Nikolay Alekseyev, one of the leaders of the Russian LGBT community and organizer of gay pride events, told LGBTQ Nation that he intended to appeal the decision in the Moscow City Court Presidium, and that if the highest Russian instance also rules against him, to address the European Court of Human Rights.
Russia is a signatory nation to the European Human Rights Charter and Declaration.
Alexeyev won the first ever case at the European Court of Human Rights on LGBT human rights violations in Russia. In October 2010, the Court issued a verdict affirming that the 164 bans on gay pride marches and events between 2006 and 2008 were in violation of the constitutionally protected right to freedom of assembly.
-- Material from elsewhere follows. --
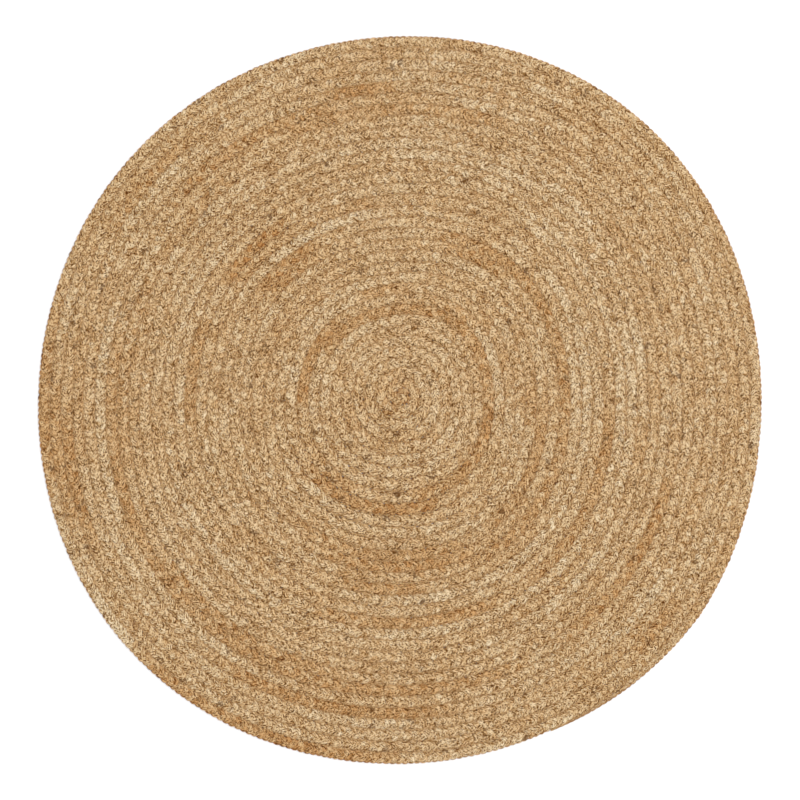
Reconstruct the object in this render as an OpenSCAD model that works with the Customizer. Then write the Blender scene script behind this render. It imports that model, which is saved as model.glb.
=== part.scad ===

In April 2011, the ECHR decision in Alekseyev v. Russia came into force after the Russian government lost its appeal in Strasbourg.
“They refuse our requests every time, but in Strasbourg they recognize these rulings as unlawful. But time does not stand still, we ask for a new event and again they refuse us,” Alekseyev noted.
“It’s a matter of grave concern that Moscow’s municipal government has again marginalized the city’s gay community,” said Jasmine O’Connor, a spokesperson for Stonewall UK. “It’s another sign of the dire situation for Russia’s 8.5 million lesbian, gay and bisexual people, whose human rights are routinely abused by the government and police.”
“We’ll continue to press the British government to do all it can to confront homophobic human rights abuses worldwide,” O’Connor said.
In May, a total of 40 people, mostly gay rights activists, were detained in Moscow after they attempted to hold two demonstrations demanding the right to hold a gay pride parade in the Russian capital city.
A spokesperson for the U.S. State Department deferred comment, and instead referenced a statement released in February regarding the American position on LGBT rights in the Russian Federation:
“We are concerned by proposed local legislation in Russia that would severely restrict freedoms of expression and assembly for lesbian, gay, bisexual, and transgender (LGBT) individuals, and indeed all Russians. […] We have called on Russian officials to safeguard these freedoms, and to foster an environment which promotes respect for the rights of all citizens.”